金属加工技術を生かし、医療の近接業界を開拓
病院の診察室や調剤薬局の調剤室などで使われるステンレス、スチール製の保管庫や運搬用ワゴンなどの製造を手掛け、設計から製造、組み立てまでをすべて一貫して行っている。
医療や調剤の現場で求められるのは軽量でありながら頑丈かつ安全なこと。製品の多くは薄い板を曲げてから溶接をしていくが、特に溶接工程ではレーザー、放電、抵抗、ガスなどの方法を素材やコストに応じ使い分けている。溶接では金属同士がしっかりとくっつくように集中的に熱を当てるが、熱をかけすぎると金属が傷むためその加減が腕の見せどころだ。
仕上げでは丁寧にバリ取り(加工する際に生じる突起部やギザギザを取り除くこと)や面取り(鋭利な角部分を平たくしたり丸めたりすること)を行うことにより現場で使う際にけがすることがないようにしている。
1968年の創業時は病院で使う機器類の修理からスタートしたが、次第に完成品の製造も任されるようになった。病院だけでなく調剤薬局向けに仕事が広がったことが飛躍のきっかけになったという。
病院や調剤薬局にルートを持つ商社向けのOEMが100%を占めるが、そこで大切にしているのが「得意先のかゆいところに手が届くこと」。例えば出荷の見込みがありそうな製品については在庫を多めに持ち、発注があった際には病院や調剤薬局に直接すぐに納品できるようにしていることもその一例だ。
そうした信頼関係から「米澤さんの事業の発展につながるなら」と得意先から声をかけられることも多い。
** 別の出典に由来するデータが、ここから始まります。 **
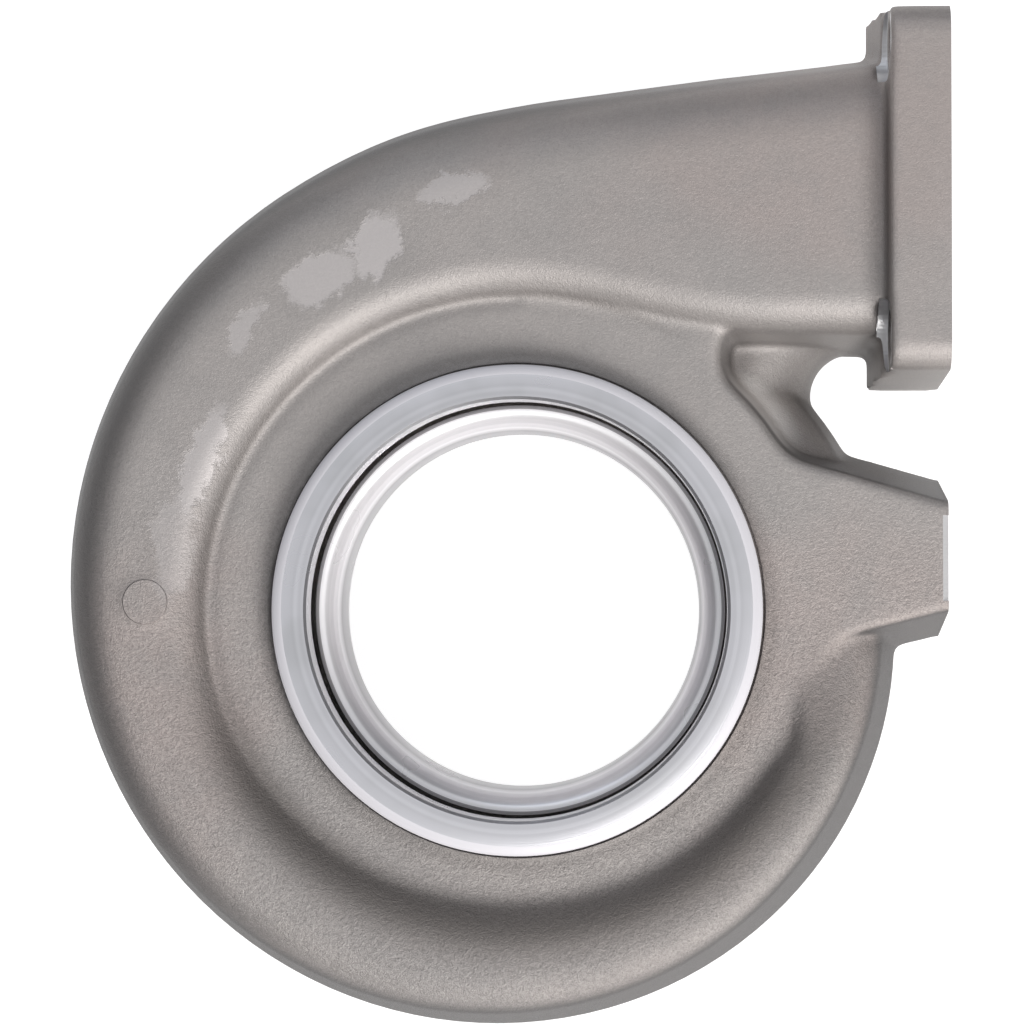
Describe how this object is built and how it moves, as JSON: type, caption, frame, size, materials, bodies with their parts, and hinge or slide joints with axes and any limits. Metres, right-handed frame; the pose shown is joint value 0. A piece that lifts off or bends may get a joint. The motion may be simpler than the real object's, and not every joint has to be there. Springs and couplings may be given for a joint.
{
  "type": "turbocharger turbine housing",
  "caption": "Cast spiral gas housing with a side inlet flange, a machined clamp ring and pilot bore, a support lug and a central outlet.",
  "frame": {"origin": "turbine axis at the outlet face", "axes": "+Z along the turbine axis towards the bearing housing, +X the way the inlet flange faces"},
  "size_m": [0.2468, 0.2837, 0.15],
  "materials": {
    "cast_iron": "blasted casting, satin, with turned and milled interfaces"
  },
  "bodies": {
    "root": {"turbine_housing": "cast_iron"}
  },
  "joints": []
}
その中の1社から「ベトナムに工場を作るので現地で部品を供給してほしい」と相談があり3年前にベトナムに工場を開設。「低コストで製造できるメリットを生かし、今後は発注量の多い製品をベトナムで造っていきたい」と米澤氏。
また、別の得意先は、ステンレス製医療器械のオーダーメードを受注するECサイトを開設してくれた。そのサイトを通じて動物病院から注文を受けたことをきっかけに現在、病院、調剤薬局に次ぐ新たなターゲットとして動物病院を開拓しようとしている。「病院、調剤薬局向けに作ってきたもので転用できるものがある。当社のノウハウで現場のニーズに合った新たな製品を開発することでも役立ちたい」と話す。提案力を増やすため、樹脂など異素材との組み合わせも新たに検討している。